»»

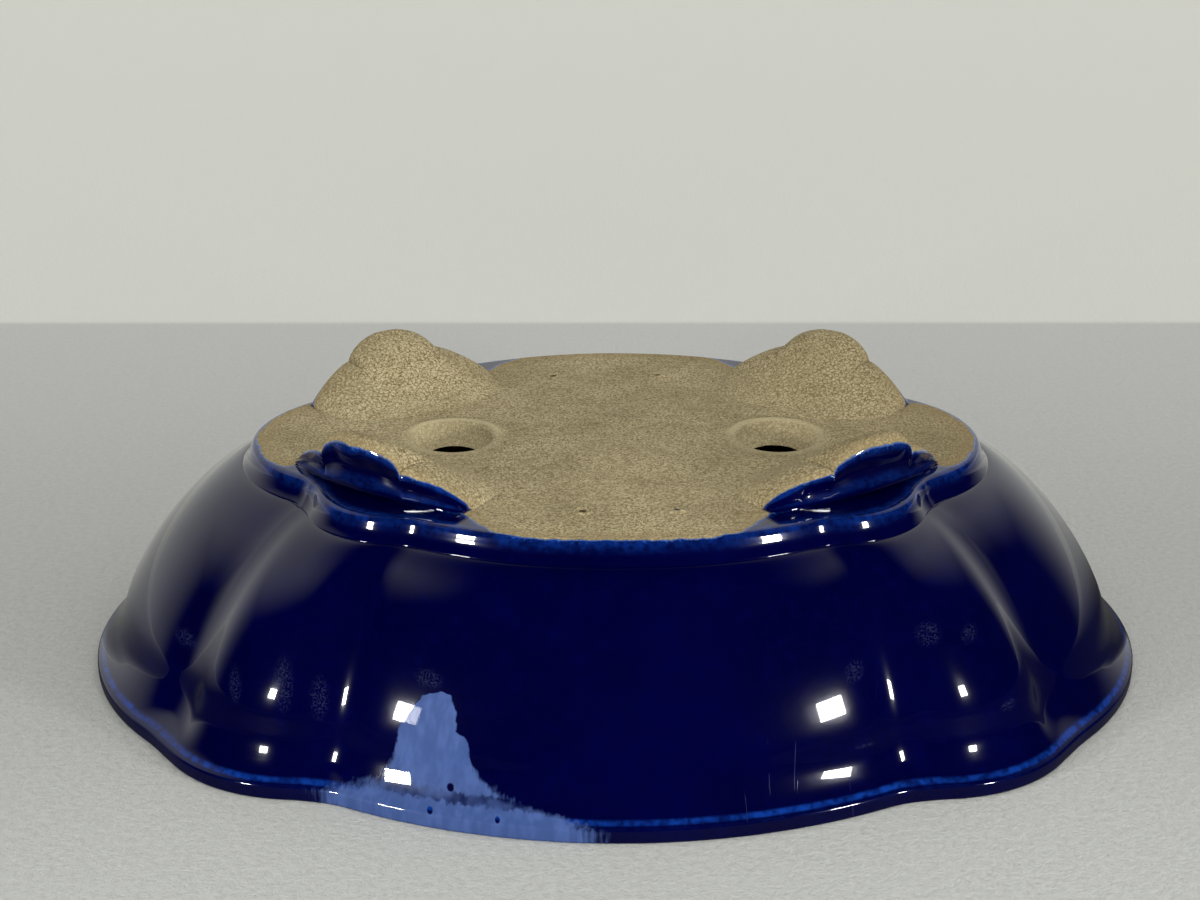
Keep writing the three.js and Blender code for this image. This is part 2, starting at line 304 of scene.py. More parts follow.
def makePiece(bm, name, node, finish):
    bmesh.ops.remove_doubles(bm, verts=bm.verts, dist=0.00001)
    for face in bm.faces:
        face.smooth = True
    piece = shapeFrom(bm, name)
    mesh = piece.data
    mesh.set_sharp_from_angle(angle=math.radians(50))
    mesh.materials.append(finish)
    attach(piece, "root")
    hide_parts(node)
    print("made", name, "with", len(mesh.polygons), "faces")


def makeHoop(rings, name, node, finish):
    # a piece that runs round the pot: its rings go round its section, and the last meets the first
    bm = newShape()
    made = sweep(bm, [([pottersHand(point) for point in points], edge, thin) for points, edge, thin in rings])
    bmesh.ops.bridge_loops(bm, edges=ringEdges(bm, made[0]) + ringEdges(bm, made[-1]))
    makePiece(bm, name, node, finish)


# shader maths

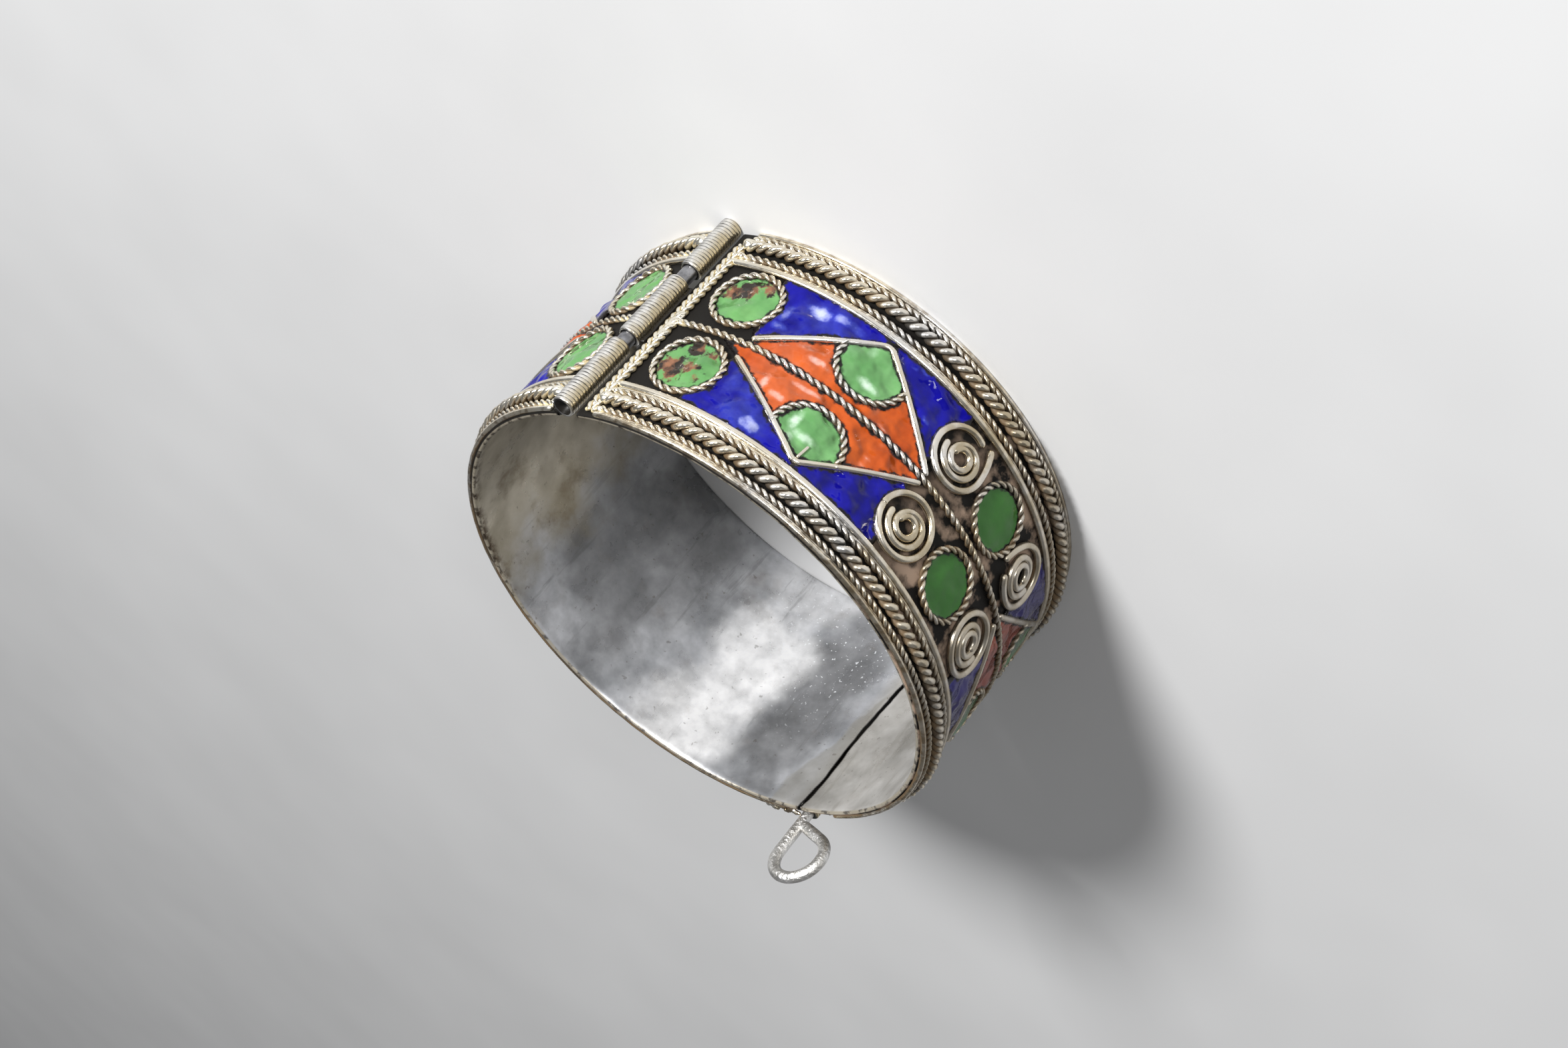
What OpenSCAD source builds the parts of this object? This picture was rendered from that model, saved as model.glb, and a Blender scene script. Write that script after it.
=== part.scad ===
// A hinged bracelet of silver sheet with soldered wirework and enamel fields.
// It lies on its side. +Z runs along the wrist, and the origin is the centre of the
// wrist opening in the plane that the bracelet rests on. The hinge is at -X and the
// clasp at +X. The front half is on the +Y side and the back half on the -Y side.

/* [Band] */
// Inner diameter of the closed bracelet
inner_dia = 62; // [61.5:0.1:62.5]
// Width of the band along the wrist
band_h = 32.4; // [32.2:0.1:32.8]
// Thickness of the silver sheet
sheet_t = 0.6; // [0.5:0.05:0.7]

/* [Wires] */
// Diameter of the plain wire along each rim
rim_d = 0.7; // [0.6:0.05:0.7]
// Diameter of the thin twisted wires and of the rings
thin_d = 0.9; // [0.8:0.05:0.9]
// Diameter of the thick twisted wire of each border
thick_d = 1.6; // [1.4:0.1:1.6]
// Diameter of the plain wire between border and enamel
strip_d = 0.8; // [0.7:0.05:0.8]
// Diameter of the plain wire of the rhombuses
rhombus_d = 0.8; // [0.7:0.05:0.8]
// Depth that the wires are sunk in the sheet by their solder
solder_sink = 0.08; // [0.06:0.01:0.1]
// Thickness of the solder that fills the bottom of the grooves between the border wires
solder_bed = 0.12; // [0.1:0.01:0.14]

/* [Ornament] */
// Outer diameter of the rings round the green discs
ring_d = 9; // [8.8:0.1:9]
// Outer diameter of the spirals
spiral_d = 8.2; // [8:0.1:8.2]
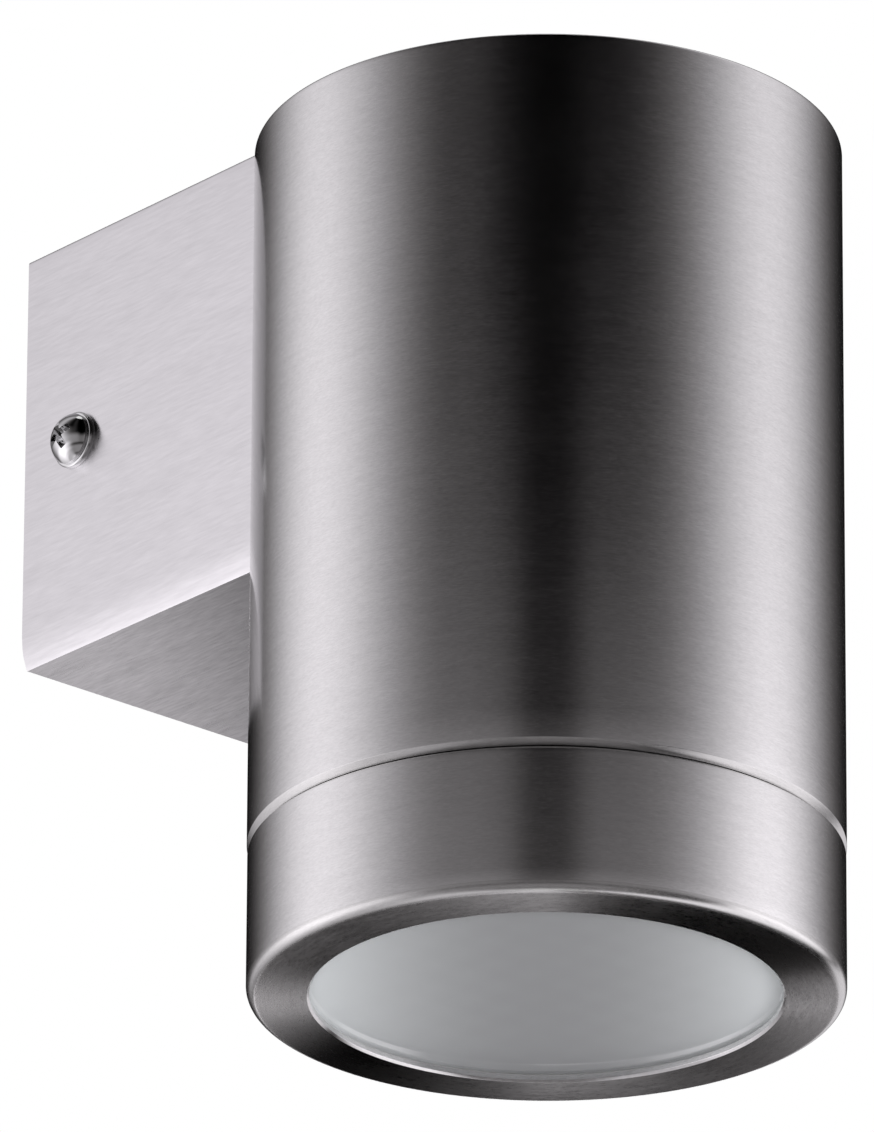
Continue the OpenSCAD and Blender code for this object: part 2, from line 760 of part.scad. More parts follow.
module earth_screw() {
    head_height = 1.8;
    color("goldenrod") translate([earth_screw_x, -tube_reach + earth_screw_y, web_top + tag_thickness])
        difference() {
            union() {
                translate([0, 0, -(tag_thickness + strap_thickness)])
                    cylinder(r = earth_screw_r, h = tag_thickness + strap_thickness);
                cylinder(r = earth_screw_r + 1.2, h = head_height);
            }
            translate([0, 0, head_height]) cube([2 * earth_screw_r + 3, 0.7, 1.4], center = true);
        }
}

// A strap that hangs from the top disc and carries the lampholder
module holder_strap() {
    leg_height = cap_bottom - holder_top;
    color("khaki") at_tube_axis() difference() {
        union() {
            translate([-leg_outer_x, -strap_width / 2, holder_top])
                cube([2 * leg_outer_x, strap_width, strap_thickness]);
            for (side = [-1, 1]) mirror([side < 0 ? 1 : 0, 0, 0]) {
                translate([leg_outer_x - strap_thickness, -strap_width / 2, holder_top])
                    cube([strap_thickness, strap_width, leg_height]);
                translate([leg_outer_x - strap_thickness, -strap_width / 2, cap_bottom - strap_thickness])
                    cube([strap_foot + strap_thickness, strap_width, strap_thickness]);
            }
        }
        for (side = [-1, 1]) {
            translate([side * foot_x, 0, cap_bottom - 2 * strap_thickness])
                cylinder(r = stud_d / 2 + hole_gap, h = 3 * strap_thickness);
            translate([0, side * holder_screw_y, holder_top - over])
                cylinder(r = holder_screw_d / 2 + hole_gap, h = strap_thickness + 2 * over);
        }
        translate([earth_screw_x, earth_screw_y, holder_top - over])
            cylinder(r = earth_screw_r + thread_fit, h = strap_thickness + 2 * over);
    }
}

module cap_studs() {
    color("silver") at_tube_axis() for (side = [-1, 1])
        translate([side * foot_x, 0, cap_bottom - stud_length]) cylinder(r = stud_d / 2, h = stud_length);
}

// A hexagon nut with its lower face at z = 0
module hex_nut(thread_r, across_flats, height) {
    difference() {
        cylinder(r = across_flats / sqrt(3), h = height, $fn = 6);
        translate([0, 0, -over]) cylinder(r = thread_r + thread_fit, h = height + 2 * over);
    }
}

module stud_nuts() {
    color("lightgray") at_tube_axis() for (side = [-1, 1])
        translate([side * foot_x, 0, cap_bottom - strap_thickness - stud_nut_height])
            hex_nut(stud_d / 2, stud_d + 3, stud_nut_height);
}

// An arc shaped cutter that a pin sweeps on its way to the locked place
module pin_sweep(r, from, to) {
    arc_r = r - 0.05;
    translate([0, 0, from]) {
        rotate([0, 0, -lamp_turn]) rotate_extrude(angle = lamp_turn)
            translate([pin_r - arc_r, 0]) square([2 * arc_r, to - from]);
        for (turn = [0, -lamp_turn]) rotate([0, 0, turn]) translate([pin_r, 0, 0])
            cylinder(r = r, h = to - from);
    }
}

module lampholder() {
    chamber_bottom = holder_face + holder_face_thickness;
    color("ivory") at_tube_axis() difference() {
        translate([0, 0, holder_face]) cylinder(r = holder_d / 2, h = holder_height);
        for (half_turn = [0, 180]) rotate([0, 0, half_turn]) {
            pin_sweep(neck_slot_r, holder_face - over, chamber_bottom + over);
            pin_sweep(chamber_r, chamber_bottom, chamber_bottom + chamber_depth);
            rotate([0, 0, -lamp_turn]) translate([pin_r, 0, holder_face - over])
                cylinder(r = chamber_r, h = holder_face_thickness + 2 * over);
        }
        for (side = [-1, 1]) {
            translate([side * (contact_x + contact_thickness / 2), 0, (contact_bottom + contact_top) / 2])
                cube([contact_thickness + 2 * contact_gap, contact_width + 2 * contact_gap,
                    contact_top - contact_bottom + 2 * contact_gap], center = true);
            translate([side * (contact_x + contact_thickness / 2), contact_width / 2 - over, holder_lead_z])
                rotate([-90, 0, 0]) cylinder(r = lead_hole_r, h = holder_d / 2);
            translate([0, side * holder_screw_y, holder_face - over])
                cylinder(r = holder_screw_d / 2 + hole_gap, h = holder_height + 2 * over);
            translate([0, side * holder_screw_y, holder_face - over])
                cylinder(r = holder_screw_head_r + hole_gap, h = holder_counterbore + over);
        }
    }
}

module holder_contacts() {
    color("goldenrod") at_tube_axis() for (side = [-1, 1])
        translate([side * (contact_x + contact_thickness / 2), 0, (contact_bottom + contact_top) / 2])
            cube([contact_thickness, contact_width, contact_top - contact_bottom], center = true);
}

module holder_screws() {
    seat = holder_face + holder_counterbore;
    color("lightgray") at_tube_axis() for (side = [-1, 1])
        translate([0, side * holder_screw_y, seat]) difference() {
            union() {
                cylinder(r = holder_screw_d / 2, h = web_top + holder_nut_height + holder_screw_tail - seat);
                translate([0, 0, -holder_screw_head_height])
                    cylinder(r = holder_screw_head_r, h = holder_screw_head_height);
            }
            translate([0, 0, -holder_screw_head_height])
                cube([2 * holder_screw_head_r + over, 0.7, 1.6], center = true);
        }
}

module holder_nuts() {
    color("lightgray") at_tube_axis() for (side = [-1, 1])
        translate([0, side * holder_screw_y, web_top])
            hex_nut(holder_screw_d / 2, holder_screw_d + 2.5, holder_nut_height);
}

// Levels and radii of the lamp's own pieces
lamp_r = lamp_d / 2;
lamp_base_bottom = lamp_top - lamp_base_height;
lamp_rim_top = lamp_front + lamp_rim;
lamp_cone_top = lamp_base_bottom - 2 * lamp_wall;
lamp_neck_r = lamp_base_d / 2 + lamp_wall;
cover_r = lamp_r - 0.6 * lamp_wall;
cover_top = lamp_front + lamp_cover_thickness;
board_z = cover_top + lamp_board_gap;
board_top = board_z + lamp_board_thickness;
board_r = lamp_r - 1.7 * lamp_wall;

module lamp_body() {
    slot_bottom = board_top + 2 * lamp_wall;
    color("whitesmoke") at_tube_axis() difference() {
        rotate_extrude() polygon([
            [0, lamp_front], [lamp_r, lamp_front], [lamp_r, lamp_rim_top],
            [lamp_neck_r, lamp_cone_top], [lamp_neck_r, lamp_base_bottom], [0, lamp_base_bottom]
        ]);
        translate([0, 0, lamp_front - over]) cylinder(r = cover_r, h = lamp_cover_thickness + over);
        translate([0, 0, cover_top]) cylinder(r = board_r, h = board_top - cover_top);
        for (k = [0 : lamp_slots - 1]) rotate([0, 0, 360 * k / lamp_slots])
            translate([lamp_neck_r - lamp_wall, -lamp_slot_width / 2, slot_bottom])
                cube([lamp_r, lamp_slot_width, lamp_cone_top - slot_bottom]);
    }
}

module lamp_base() {
    color("ivory") at_tube_axis() intersection() {
        translate([0, 0, lamp_base_bottom]) cylinder(r = lamp_base_d / 2, h = lamp_base_height);
        translate([0, 0, lamp_base_bottom + lamp_base_height / 2])
            cube([lamp_base_d, 0.74 * lamp_base_d, lamp_base_height], center = true);
    }
}

module lamp_pins() {
    color("lightgray") at_tube_axis() for (side = [-1, 1]) translate([side * pin_r, 0, lamp_top]) {
        cylinder(r = pin_neck_d / 2, h = pin_neck_length);
        translate([0, 0, pin_neck_length]) cylinder(r = pin_head_d / 2, h = pin_head_length);
    }
}

module lamp_board() {
    emitters = 6;
    emitter_height = 0.7;
    color("white") at_tube_axis() {
        translate([0, 0, board_z]) cylinder(r = board_r, h = lamp_board_thickness);
        for (k = [1 : emitters]) rotate([0, 0, 360 * k / emitters])
            translate([0.45 * board_r - emitter_size / 2, -emitter_size / 2, board_z - emitter_height])
                cube([emitter_size, emitter_size, 2 * emitter_height]);
    }
}

module lamp_cover() {
    color("white") at_tube_axis() translate([0, 0, lamp_front])
        cylinder(r = cover_r, h = lamp_cover_thickness);
}

tube();
top_cap();
arm_box();
thread_sleeve();
o_ring();
bezel_ring();
lens_glass();
lens_gasket();
seat_seal();
left_screw();
left_washer();
right_screw();
right_washer();
wall_bracket();
clinch_nuts();
wall_pad();
entry_grommet();
tube_grommet();
terminal_block();
terminal_inserts();
terminal_screws();
terminal_fixings();
live_wire();
neutral_wire();
earth_wire();
earth_tag();
earth_screw();
holder_strap();
cap_studs();
stud_nuts();
lampholder();
holder_contacts();
holder_screws();
holder_nuts();
lamp_body();
lamp_base();
lamp_pins();
lamp_board();
lamp_cover();
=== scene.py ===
"""Looks of the tube wall light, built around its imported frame.

Every piece is in metres, in the frame's own axes: the wall is at y = 0, the light stands out along -Y and +Z is up.
"""

import logging
import math
from collections.abc import Callable, Sequence
from dataclasses import dataclass
from enum import Enum

import bmesh
import bpy
from mathutils import Matrix, Vector


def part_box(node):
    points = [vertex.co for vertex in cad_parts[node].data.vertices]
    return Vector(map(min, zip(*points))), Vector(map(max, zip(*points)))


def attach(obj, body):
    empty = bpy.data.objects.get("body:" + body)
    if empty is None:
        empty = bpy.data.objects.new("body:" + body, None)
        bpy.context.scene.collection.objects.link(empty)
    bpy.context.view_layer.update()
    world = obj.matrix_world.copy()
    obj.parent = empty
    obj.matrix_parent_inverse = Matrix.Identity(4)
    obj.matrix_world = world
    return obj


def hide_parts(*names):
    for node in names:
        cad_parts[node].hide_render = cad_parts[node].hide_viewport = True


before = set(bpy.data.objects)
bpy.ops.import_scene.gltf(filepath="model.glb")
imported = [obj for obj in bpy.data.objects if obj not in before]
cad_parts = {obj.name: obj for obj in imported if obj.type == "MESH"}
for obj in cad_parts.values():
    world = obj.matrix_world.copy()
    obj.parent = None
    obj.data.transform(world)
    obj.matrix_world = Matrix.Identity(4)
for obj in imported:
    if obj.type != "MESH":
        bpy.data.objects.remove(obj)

log = logging.getLogger("wall_light")

MM = 0.001
FULL_TURN = 2 * math.pi
PHOTO_HEIGHT = 1132
# Steps in a full turn of the large round pieces, of the side screws and of a cutting bar
SEGMENTS, SCREW_SEGMENTS, BAR_SEGMENTS = 288, 96, 48
# Two places this near count as one
WELD = 1e-6
# The turn between two faces below which they are one flat, from which their edge is sharp, and from which it is eased
FLAT_TURN, SHARP_TURN, EASED_TURN = (math.radians(angle) for angle in (0.5, 32.0, 38.0))
# Steps across an eased edge
EASED_STEPS = 2
# The grey values that a noise texture mostly stays between
NOISE_RANGE = (0.3, 0.7)
# What the wave texture multiplies its coordinates by
WAVE_FACTOR = 20
# The share of a turn that lays a highlight across the streaks
QUARTER_TURN = 0.25

Colour = tuple[float, float, float]
Profile = list[tuple[float, float]]
Wave = Callable[[float, float, float], float]


class Side(Enum):
    """The side of the arm that a screw goes into."""

    LEFT = -1
    RIGHT = 1


class Grain(Enum):
    """The way that the brushing of a steel face runs, as the kind of tangent that follows it."""

    ROUND = "RADIAL"
    LONG = "UV_MAP"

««

(Aim): Exactly the lines from the one holding "lens_gasket();" through the one holding "for node in" should be printed, ends included.

(Answer):
lens_gasket();
seat_seal();
left_screw();
left_washer();
right_screw();
right_washer();
wall_bracket();
clinch_nuts();
wall_pad();
entry_grommet();
tube_grommet();
terminal_block();
terminal_inserts();
terminal_screws();
terminal_fixings();
live_wire();
neutral_wire();
earth_wire();
earth_tag();
earth_screw();
holder_strap();
cap_studs();
stud_nuts();
lampholder();
holder_contacts();
holder_screws();
holder_nuts();
lamp_body();
lamp_base();
lamp_pins();
lamp_board();
lamp_cover();
=== scene.py ===
"""Looks of the tube wall light, built around its imported frame.

Every piece is in metres, in the frame's own axes: the wall is at y = 0, the light stands out along -Y and +Z is up.
"""

import logging
import math
from collections.abc import Callable, Sequence
from dataclasses import dataclass
from enum import Enum

import bmesh
import bpy
from mathutils import Matrix, Vector


def part_box(node):
    points = [vertex.co for vertex in cad_parts[node].data.vertices]
    return Vector(map(min, zip(*points))), Vector(map(max, zip(*points)))


def attach(obj, body):
    empty = bpy.data.objects.get("body:" + body)
    if empty is None:
        empty = bpy.data.objects.new("body:" + body, None)
        bpy.context.scene.collection.objects.link(empty)
    bpy.context.view_layer.update()
    world = obj.matrix_world.copy()
    obj.parent = empty
    obj.matrix_parent_inverse = Matrix.Identity(4)
    obj.matrix_world = world
    return obj


def hide_parts(*names):
    for node in names:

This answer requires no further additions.